You got what you need? He asked. Yes, thank you, I said.
I knew my professors were starting to doubt my reporting abilities and I was immensely grateful to Jesse. He helped me overcome a semester long hurdle in a matter of minutes. Of course, no one who knows me now would believe I was once shy about asking questions.
The irony that I would one day make my living writing about a political system that I once didn't even understand, is not lost on me. I was not attuned to the nuances of American racial politics when I was first introduced to Jesse on Sesame Street, and I had just become an American citizen when I actually met him 15 years later. I could not even vote for him when he ran for the presidency in 1984
It's sad that Jesse has been reduced to a caricature of his former self, even if it has partly been by his own hand. It's sad, too, that we've forgotten or overlooked how much he has done for black Americans and for his country. The man has traveled the world and, at times, has been an effective goodwill ambassador for the U.S. He got American prisoners released in Syria and Cuba and Belgrade. He has promoted democracy in Kenya and political reconciliation in Northern Ireland. He has taken courageous stands on a great many important issues, and despite his worst moments, he was often on the right side of those issues.
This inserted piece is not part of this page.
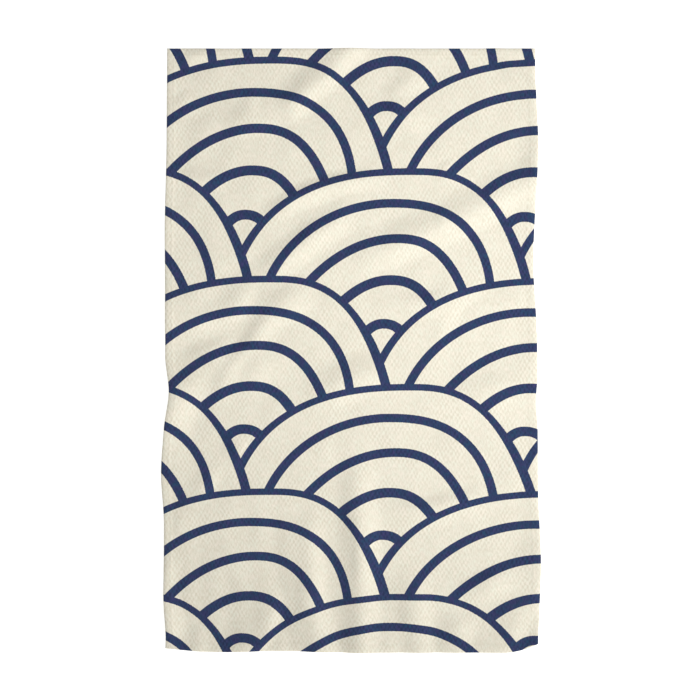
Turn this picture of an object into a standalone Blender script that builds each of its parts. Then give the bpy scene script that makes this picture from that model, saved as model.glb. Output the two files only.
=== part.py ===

He has also traveled to places where he was neither invited nor welcomed, and those visits have rubbed many people the wrong way. But we live in a free country and that has made the arc of Jesse's life all the more interesting.
In our up-to the-minute media culture, recent history often trumps a record of past good works, but I'm glad the past is not completely erased and is there for us with just a click of a mouse.
Though Jesse may now be seen as an imperfect standard bearer of the Civil Rights Movement, his Sesame Street message that I was "somebody" made me feel part of a larger black American family and taught me that black pride was universal.
Marjorie Valbrun is a Washington, D.C. based journalist.